# How do you convert (-2,-2) into polar coordinates?

Jan 29, 2016

The polar coordinates, in $\left(r , \theta\right)$ form, are $\left(\sqrt{8} , - 0.786\right)$. This is equivalent to $\left(\sqrt{8} , \frac{7 \pi}{4}\right)$.

#### Explanation:

When converting from polar to rectangular coordinates, we can use:

$x = r \cos \theta$

$y = r \sin \theta$

Going in the opposite direction, our first step is to find $r$, the radius of the circle:

$r = \sqrt{{x}^{2} + {y}^{2}} = \sqrt{\left(- {2}^{2}\right) + \left(- {2}^{2}\right)} = \sqrt{8}$

Now we know the radius, and this is the hypotenuse of a right-angled triangle with the other two sides being $x = - 2$ (adjacent) and $y = - 2$ (opposite).
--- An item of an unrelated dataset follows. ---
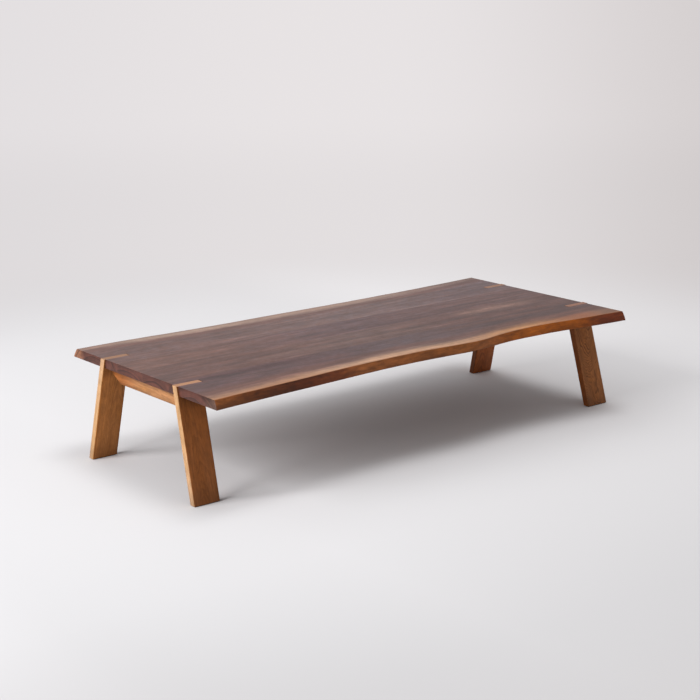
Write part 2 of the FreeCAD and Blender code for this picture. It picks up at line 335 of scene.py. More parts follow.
@effect(Late_Wood=0.0, Ring_Tone=0.5, Strength=1.0, **dict.fromkeys(DARK_KINDS, 0.5))
def dark_grain(s, given):
    """How light or dark the dark wood is for its grain, round one, and its warm and cool tint."""
    late = s.product(given["Late Wood"], s.span(given["Ring Tone"], 0.0, 1.0, 0.1, 1.0))
    shade = s.span(late, 0.0, 1.0, 1.03, s.minus(1.0, s.product(given["Strength"], 0.25)))
    for label, light, dark in DARK_GRAIN:
        off = s.span(given[label], 0.28, 0.72, light - 1.0, dark - 1.0)
        shade = s.product(shade, s.total(1.0, s.product(off, given["Strength"])))
    warmth = s.total(s.product(given["Drift"], 0.3), s.total(given["Flecks"], given["Mottle"]))
    return {"Shade": shade, "Tint": s.mix(s.step(warmth, 0.93, 1.37), MAUVE_TINT, WARM_TINT)}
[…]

We can use the definition of trig functions to find the value of $\theta$:

$\sin \theta = \frac{o p p o s i t e}{\text{hypotenuse}} = - \frac{2}{\sqrt{8}}$

Use your calculator, ensuring it is on radians rather than degrees mode, to find the angle whose sin is $- \frac{2}{\sqrt{8}} : - 0.786$ $r a \mathrm{di} a n s$.

This means that the polar coordinates, in $\left(r , \theta\right)$ form, are $\left(\sqrt{8} , - 0.786\right)$.

It's worth noting that this is equivalent to $\left(\sqrt{8} , \frac{7 \pi}{4}\right)$.